WHAT NEEDS TO BE DONE:
Find every line with the word "before". Copy those lines.

SUPPLIED RECORDS:
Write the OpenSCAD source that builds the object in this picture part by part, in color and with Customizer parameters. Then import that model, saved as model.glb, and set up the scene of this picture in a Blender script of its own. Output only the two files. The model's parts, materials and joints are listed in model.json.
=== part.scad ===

...

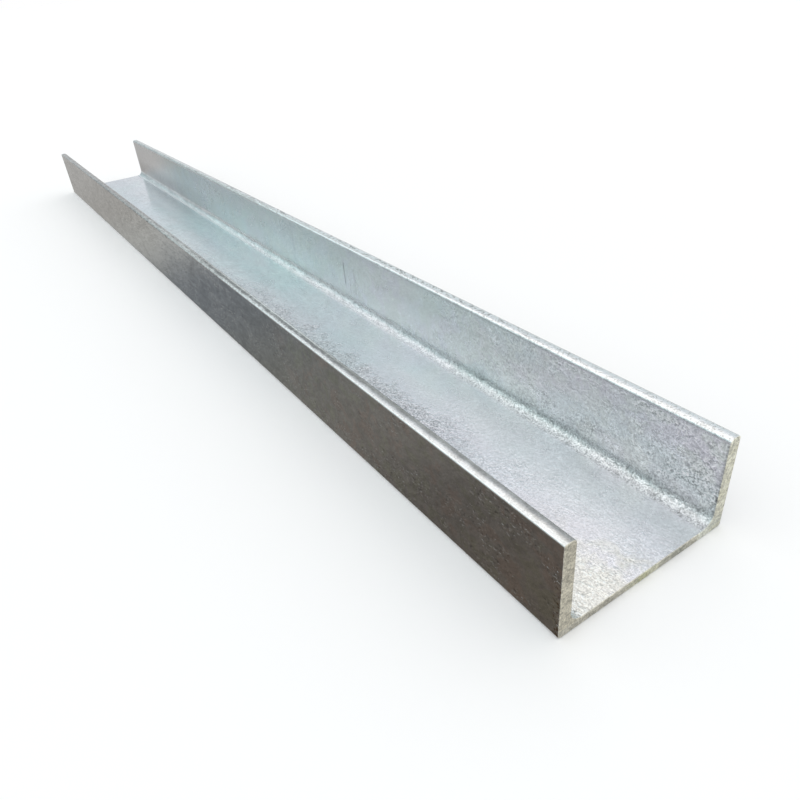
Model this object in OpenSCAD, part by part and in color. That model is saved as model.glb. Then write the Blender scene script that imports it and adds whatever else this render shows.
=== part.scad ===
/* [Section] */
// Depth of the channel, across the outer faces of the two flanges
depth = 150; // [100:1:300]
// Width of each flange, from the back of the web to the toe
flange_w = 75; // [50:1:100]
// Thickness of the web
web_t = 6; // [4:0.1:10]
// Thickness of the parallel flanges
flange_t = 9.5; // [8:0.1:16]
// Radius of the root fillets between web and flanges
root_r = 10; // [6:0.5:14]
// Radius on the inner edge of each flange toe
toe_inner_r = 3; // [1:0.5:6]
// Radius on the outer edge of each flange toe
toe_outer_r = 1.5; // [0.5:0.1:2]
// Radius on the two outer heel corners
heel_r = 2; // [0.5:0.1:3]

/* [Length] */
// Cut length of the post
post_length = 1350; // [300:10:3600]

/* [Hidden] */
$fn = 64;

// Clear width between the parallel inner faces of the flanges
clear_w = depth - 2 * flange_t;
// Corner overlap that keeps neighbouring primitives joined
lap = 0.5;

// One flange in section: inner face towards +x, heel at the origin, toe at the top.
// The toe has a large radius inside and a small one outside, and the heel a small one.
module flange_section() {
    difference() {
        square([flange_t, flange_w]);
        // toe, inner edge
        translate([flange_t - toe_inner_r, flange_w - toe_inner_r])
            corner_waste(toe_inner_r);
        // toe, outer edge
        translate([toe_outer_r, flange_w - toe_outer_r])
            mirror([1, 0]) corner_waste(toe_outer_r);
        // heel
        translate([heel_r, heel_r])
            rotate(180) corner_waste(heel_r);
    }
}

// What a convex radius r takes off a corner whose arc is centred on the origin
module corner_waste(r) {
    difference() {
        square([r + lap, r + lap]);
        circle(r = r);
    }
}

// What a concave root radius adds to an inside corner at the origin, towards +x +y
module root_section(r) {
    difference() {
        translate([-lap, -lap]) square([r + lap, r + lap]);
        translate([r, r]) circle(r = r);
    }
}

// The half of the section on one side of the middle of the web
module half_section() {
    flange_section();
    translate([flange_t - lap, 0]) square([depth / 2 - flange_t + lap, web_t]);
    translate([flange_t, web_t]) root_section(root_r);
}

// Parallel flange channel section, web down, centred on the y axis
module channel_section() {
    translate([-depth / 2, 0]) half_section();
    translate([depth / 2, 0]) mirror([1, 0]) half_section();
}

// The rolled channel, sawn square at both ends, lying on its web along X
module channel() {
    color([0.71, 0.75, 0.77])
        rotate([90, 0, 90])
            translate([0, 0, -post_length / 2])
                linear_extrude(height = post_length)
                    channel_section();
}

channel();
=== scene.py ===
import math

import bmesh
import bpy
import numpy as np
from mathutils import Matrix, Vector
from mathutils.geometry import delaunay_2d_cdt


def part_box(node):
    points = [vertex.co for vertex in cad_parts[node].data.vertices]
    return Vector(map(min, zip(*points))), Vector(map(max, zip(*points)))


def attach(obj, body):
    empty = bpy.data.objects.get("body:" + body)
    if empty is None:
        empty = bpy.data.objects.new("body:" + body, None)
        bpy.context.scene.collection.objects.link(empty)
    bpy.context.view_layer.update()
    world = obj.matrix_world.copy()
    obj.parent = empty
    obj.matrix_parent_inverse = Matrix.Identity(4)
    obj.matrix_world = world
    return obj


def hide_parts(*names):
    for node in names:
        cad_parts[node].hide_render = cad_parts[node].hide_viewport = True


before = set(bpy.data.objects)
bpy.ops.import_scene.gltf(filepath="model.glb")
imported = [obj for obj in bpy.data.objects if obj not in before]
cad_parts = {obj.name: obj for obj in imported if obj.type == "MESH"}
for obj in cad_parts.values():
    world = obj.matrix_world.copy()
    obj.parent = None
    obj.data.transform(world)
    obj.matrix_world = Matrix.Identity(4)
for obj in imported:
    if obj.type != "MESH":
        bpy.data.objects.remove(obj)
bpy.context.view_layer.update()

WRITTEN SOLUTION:
before = set(bpy.data.objects)
imported = [obj for obj in bpy.data.objects if obj not in before]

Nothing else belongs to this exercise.